I do not know Tad Williams aside from what I've read on the net.  This trilogy is supposed to be really good, but really with today's popular opinion of what's "good" and what's "crap", its hard for me to commit.  I wanted to do like I did with Sanderson and read a stand alone novel... but with William's work I'm regulated to a story about a human minded cat or a rocker that gets transported to a fantasy world.  There are a surprising amount of "Yankee in King Arthur's Court" that contain rockers getting transported... almost all of them stopped being written in the 80's.  Its not a genre I find compelling(though Brutal Legend, the videogame was really awesome).  Let me be clear, Memory Sorrow and Thorn is not in this genre.

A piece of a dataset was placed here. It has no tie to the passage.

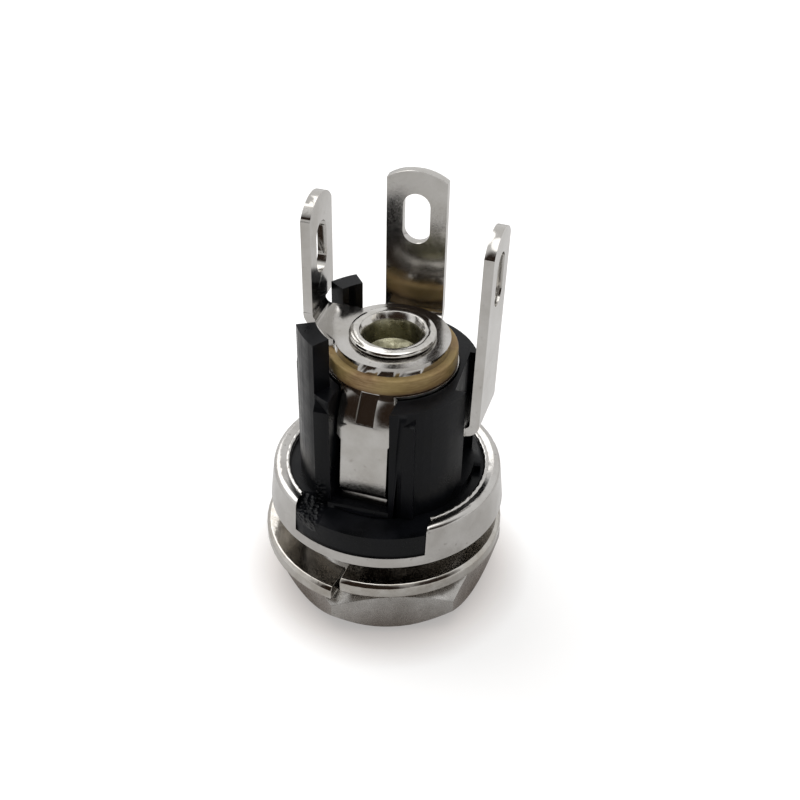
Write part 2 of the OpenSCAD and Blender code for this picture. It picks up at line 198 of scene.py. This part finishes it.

These have been dropped from my list, but stay on my roster as possibilities later.  They aren't the "wrong" sort of books, they're just the wrong "time".

15th of Thrimidge, 2014

Finally... finally, Enterprise has an episode on the caliber of Star Trek Next Generation.  Actually its the 2nd good episode this season(3rd), but the first GREAT episode out of 62 I've watched so far.  Other good episodes include the first season's Dear Doctor, and 3rd season's Twilight.   Episode 62 is Similtude and is worth watching even if you hate Enterprise(I still dislike it over all, as of 62 episodes).  I grew up on Next Gen, so its Next Gen and Voyager style I favor, not the TOS "fluff" pieces.  I want questioning of identity as an individual like Data's stories, or questioning of duty and honor like with Worf, or the balancing act that Picard has to play between fair, right, and correct.  I hear many times that 3rd season is when Enterprise gets good, but so far all I've seen is that everyone gets guns, they put marines on the ship, and all but 2 episodes have fire fights for 75% of what we see on the screen.  That's not my definition of "good".  Oh and the plots and show structure is more like Deep Space Nine, which I'm sure tons of people like... but I do not favor.

First time for me to fry Plantains at home.  I've only had plantains probably twice in my life.  I remembered them as a sort of banana-potato hybrid.  We had this one almost a week, and the skin was already black when we got it.  Now, if you don't know plantains, then you've probably seen a stack of what looks like rotten bananas in the store and thought "gross".  On the inside of that black is a nice white/yellow starchy thing that hasn't rotted like you seem to think it would.  Ours was no different, but it was very much sweeter than I've had in a plantain before.  It was close to a sweet potato, but without the certain horrible taste I associate with sweet potatoes.  It was rather nice, though since ours was super ripe(for a plantain) they did tend to caramelize quickly before the outside got the slight crunch I associate with the food.  Still, it was good with dirty rice and smoked sausage, they really cut through the spice.